• **Aim**
Reproduce all of the data word for word.

• **Data provided**

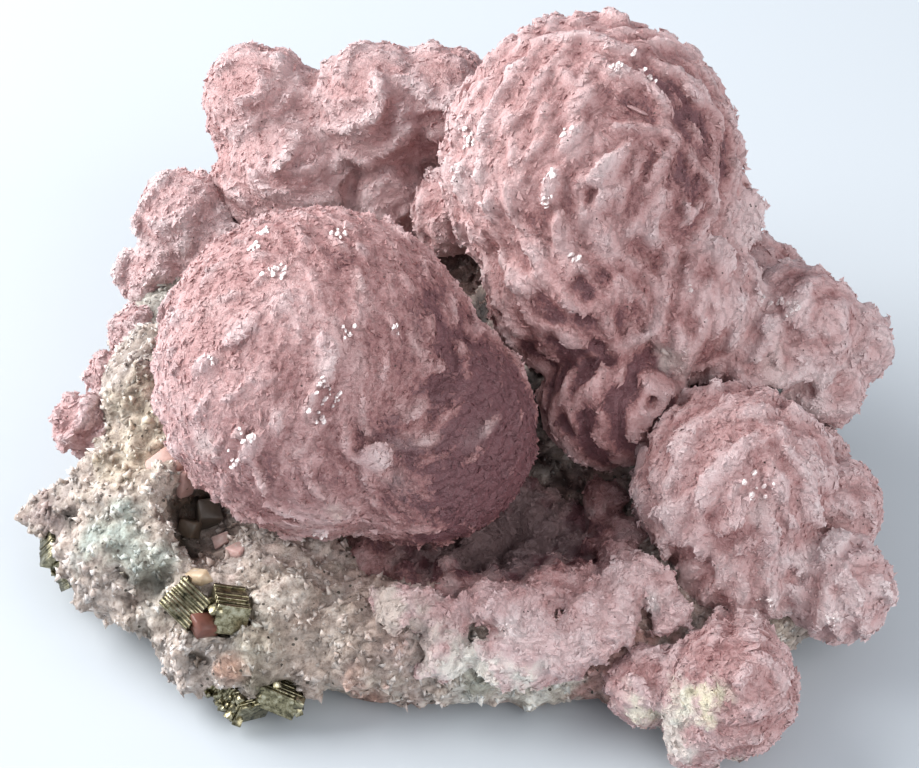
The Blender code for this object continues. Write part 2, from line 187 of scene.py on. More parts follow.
def stoneFinish(name, look, gloss):
    made, tree, place = startMaterial(name)
    paint = addNode(tree, "ShaderNodeAttribute", {"attribute_name": "stainAndShading"}).outputs["Color"]
    mottle = noiseNode(tree, place, look["mottleSize"], 5.0, 0.65)
    grain = noiseNode(tree, place, look["grainSize"], 3.0, 0.7)
    dust = noiseNode(tree, place, look["dustSize"], 2.0, 0.6)
    shade = rampNode(tree, mottle, [(0.32, "#9d9087"), (0.48, "#e9e4df"), (0.62, "#ffffff")])
    shaded = mixNode(tree, 0.85, paint, shade, "MULTIPLY")
    sugar = rampNode(tree, grain, [(0.34, "#94877e"), (0.48, "#e6e0db"), (0.62, "#ffffff")])
    sugared = mixNode(tree, 0.7, shaded, sugar, "MULTIPLY")
    dots = addNode(tree, "ShaderNodeTexVoronoi", None,
                   {"Vector": place, "Scale": perMetre(look["speckSize"])}).outputs["Distance"]
    ragged = mathNode(tree, "MULTIPLY_ADD", dust, 0.12, dots)
    isDot = mathNode(tree, "LESS_THAN", ragged, look["speckShare"])
    dotted = mixNode(tree, isDot, sugared, hexToLinear(look["dark"]))
    height = mathNode(tree, "MULTIPLY_ADD", dust, 0.4, grain)
    bump = addNode(tree, "ShaderNodeBump", None, {
        "Height": height, "Strength": 0.8, "Distance": look["relief"] * mm})
    finishMaterial(tree, {
        "Base Color": dotted, "Roughness": gloss, "IOR": 1.54,
        "Subsurface Weight": 0.15, "Subsurface Scale": 0.6 * mm, "Subsurface Radius": (1.0, 0.92, 0.86),
        "Normal": bump.outputs["Normal"]})
    return made


# Single clear crystals, painted each in its own colour: glassy faces over a body that light sinks into.
def clearFinish(name):
    made, tree, place = startMaterial(name)
    paint = addNode(tree, "ShaderNodeAttribute", {"attribute_name": "stainAndShading"}).outputs["Color"]
    cloud = noiseNode(tree, place, 0.9, 4.0, 0.6)
    shade = rampNode(tree, cloud, [(0.3, "#c9bdb6"), (0.65, "#ffffff")])
    scratch = noiseNode(tree, place, 0.25, 2.0)
    bump = addNode(tree, "ShaderNodeBump", None, {"Height": scratch, "Strength": 0.3, "Distance": 0.05 * mm})
    finishMaterial(tree, {
        "Base Color": mixNode(tree, 0.8, paint, shade, "MULTIPLY"), "Roughness": 0.42, "IOR": 1.5,
        "Subsurface Weight": 0.5, "Subsurface Scale": 0.7 * mm, "Subsurface Radius": (1.0, 0.9, 0.84),
        "Normal": bump.outputs["Normal"]})
    return made


# Fresh cleavage on a blade: pearly and nearly mirror-smooth, so it flashes white towards the lamp.
def cleavageFinish(name):
    made, tree, place = startMaterial(name)
    pearl = rampNode(tree, noiseNode(tree, place, 0.5), [(0.3, "#d9bab8"), (0.7, "#f4e6e3")])
    finishMaterial(tree, {
        "Base Color": pearl, "Roughness": 0.12, "IOR": 1.85,
        "Subsurface Weight": 0.3, "Subsurface Scale": 0.5 * mm, "Subsurface Radius": (1.0, 0.8, 0.8)})
    return made


# Pyrite: pale brass with a greenish tarnish in its hollows and bright, finely ruled faces.
pyriteLook = {"bright": "#bdb8a0", "brass": "#8b8469", "tarnish": "#3b3a30"}


def pyriteFinish(name, look):
    made, tree, place = startMaterial(name)
    bands = noiseNode(tree, place, 0.55, 4.0, 0.7)
    grain = noiseNode(tree, place, 0.12, 2.0)
    colour = rampNode(tree, bands, [(0.34, look["tarnish"]), (0.5, look["brass"]), (0.68, look["bright"])])
    gloss = addNode(tree, "ShaderNodeMapRange", None, {"Value": bands, "To Min": 0.42, "To Max": 0.16})
    bump = addNode(tree, "ShaderNodeBump", None, {"Height": grain, "Strength": 0.35, "Distance": 0.04 * mm})
    finishMaterial(tree, {
        "Base Color": colour, "Metallic": 1.0, "Roughness": gloss.outputs[0],
        "Normal": bump.outputs["Normal"]})
    return made


pinkBlades = bladeFinish("rhodochrosite, crowded sugary blades", bladeLook)
veinStone = stoneFinish("vein quartz and altered rock, granular", stoneLook, 0.72)
clearCrystal = clearFinish("quartz and carbonate crystals, clear faces")
pearlFace = cleavageFinish("rhodochrosite cleavage face, pearly")
brassPyrite = pyriteFinish("pyrite, ruled and tarnished", pyriteLook)


def shapeOf(bm):
    bmesh.ops.triangulate(bm, faces=bm.faces[:])
    bm.verts.index_update()
    corners = numpy.array([v.co for v in bm.verts])
    faces = numpy.array([[v.index for v in f.verts] for f in bm.faces])
    bm.free()
    return corners, faces


def emptyHeap():
    return {"corners": [], "faces": [], "count": 0, "seats": []}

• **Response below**
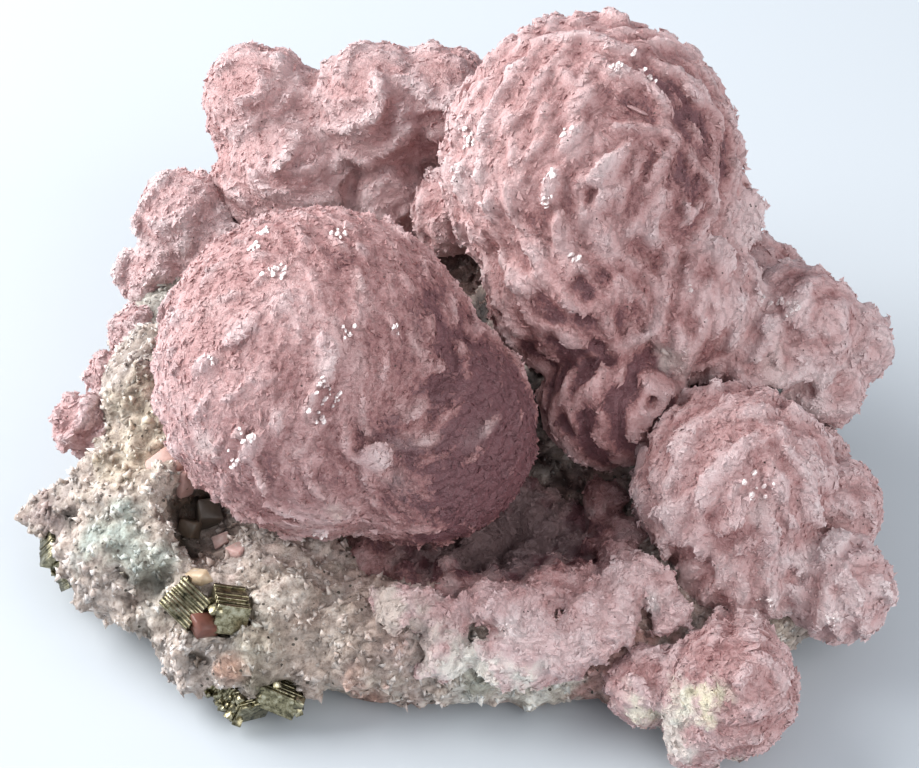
The Blender code for this object continues. Write part 2, from line 187 of scene.py on. More parts follow.
def stoneFinish(name, look, gloss):
    made, tree, place = startMaterial(name)
    paint = addNode(tree, "ShaderNodeAttribute", {"attribute_name": "stainAndShading"}).outputs["Color"]
    mottle = noiseNode(tree, place, look["mottleSize"], 5.0, 0.65)
    grain = noiseNode(tree, place, look["grainSize"], 3.0, 0.7)
    dust = noiseNode(tree, place, look["dustSize"], 2.0, 0.6)
    shade = rampNode(tree, mottle, [(0.32, "#9d9087"), (0.48, "#e9e4df"), (0.62, "#ffffff")])
    shaded = mixNode(tree, 0.85, paint, shade, "MULTIPLY")
    sugar = rampNode(tree, grain, [(0.34, "#94877e"), (0.48, "#e6e0db"), (0.62, "#ffffff")])
    sugared = mixNode(tree, 0.7, shaded, sugar, "MULTIPLY")
    dots = addNode(tree, "ShaderNodeTexVoronoi", None,
                   {"Vector": place, "Scale": perMetre(look["speckSize"])}).outputs["Distance"]
    ragged = mathNode(tree, "MULTIPLY_ADD", dust, 0.12, dots)
    isDot = mathNode(tree, "LESS_THAN", ragged, look["speckShare"])
    dotted = mixNode(tree, isDot, sugared, hexToLinear(look["dark"]))
    height = mathNode(tree, "MULTIPLY_ADD", dust, 0.4, grain)
    bump = addNode(tree, "ShaderNodeBump", None, {
        "Height": height, "Strength": 0.8, "Distance": look["relief"] * mm})
    finishMaterial(tree, {
        "Base Color": dotted, "Roughness": gloss, "IOR": 1.54,
        "Subsurface Weight": 0.15, "Subsurface Scale": 0.6 * mm, "Subsurface Radius": (1.0, 0.92, 0.86),
        "Normal": bump.outputs["Normal"]})
    return made


# Single clear crystals, painted each in its own colour: glassy faces over a body that light sinks into.
def clearFinish(name):
    made, tree, place = startMaterial(name)
    paint = addNode(tree, "ShaderNodeAttribute", {"attribute_name": "stainAndShading"}).outputs["Color"]
    cloud = noiseNode(tree, place, 0.9, 4.0, 0.6)
    shade = rampNode(tree, cloud, [(0.3, "#c9bdb6"), (0.65, "#ffffff")])
    scratch = noiseNode(tree, place, 0.25, 2.0)
    bump = addNode(tree, "ShaderNodeBump", None, {"Height": scratch, "Strength": 0.3, "Distance": 0.05 * mm})
    finishMaterial(tree, {
        "Base Color": mixNode(tree, 0.8, paint, shade, "MULTIPLY"), "Roughness": 0.42, "IOR": 1.5,
        "Subsurface Weight": 0.5, "Subsurface Scale": 0.7 * mm, "Subsurface Radius": (1.0, 0.9, 0.84),
        "Normal": bump.outputs["Normal"]})
    return made


# Fresh cleavage on a blade: pearly and nearly mirror-smooth, so it flashes white towards the lamp.
def cleavageFinish(name):
    made, tree, place = startMaterial(name)
    pearl = rampNode(tree, noiseNode(tree, place, 0.5), [(0.3, "#d9bab8"), (0.7, "#f4e6e3")])
    finishMaterial(tree, {
        "Base Color": pearl, "Roughness": 0.12, "IOR": 1.85,
        "Subsurface Weight": 0.3, "Subsurface Scale": 0.5 * mm, "Subsurface Radius": (1.0, 0.8, 0.8)})
    return made


# Pyrite: pale brass with a greenish tarnish in its hollows and bright, finely ruled faces.
pyriteLook = {"bright": "#bdb8a0", "brass": "#8b8469", "tarnish": "#3b3a30"}


def pyriteFinish(name, look):
    made, tree, place = startMaterial(name)
    bands = noiseNode(tree, place, 0.55, 4.0, 0.7)
    grain = noiseNode(tree, place, 0.12, 2.0)
    colour = rampNode(tree, bands, [(0.34, look["tarnish"]), (0.5, look["brass"]), (0.68, look["bright"])])
    gloss = addNode(tree, "ShaderNodeMapRange", None, {"Value": bands, "To Min": 0.42, "To Max": 0.16})
    bump = addNode(tree, "ShaderNodeBump", None, {"Height": grain, "Strength": 0.35, "Distance": 0.04 * mm})
    finishMaterial(tree, {
        "Base Color": colour, "Metallic": 1.0, "Roughness": gloss.outputs[0],
        "Normal": bump.outputs["Normal"]})
    return made


pinkBlades = bladeFinish("rhodochrosite, crowded sugary blades", bladeLook)
veinStone = stoneFinish("vein quartz and altered rock, granular", stoneLook, 0.72)
clearCrystal = clearFinish("quartz and carbonate crystals, clear faces")
pearlFace = cleavageFinish("rhodochrosite cleavage face, pearly")
brassPyrite = pyriteFinish("pyrite, ruled and tarnished", pyriteLook)


def shapeOf(bm):
    bmesh.ops.triangulate(bm, faces=bm.faces[:])
    bm.verts.index_update()
    corners = numpy.array([v.co for v in bm.verts])
    faces = numpy.array([[v.index for v in f.verts] for f in bm.faces])
    bm.free()
    return corners, faces


def emptyHeap():
    return {"corners": [], "faces": [], "count": 0, "seats": []}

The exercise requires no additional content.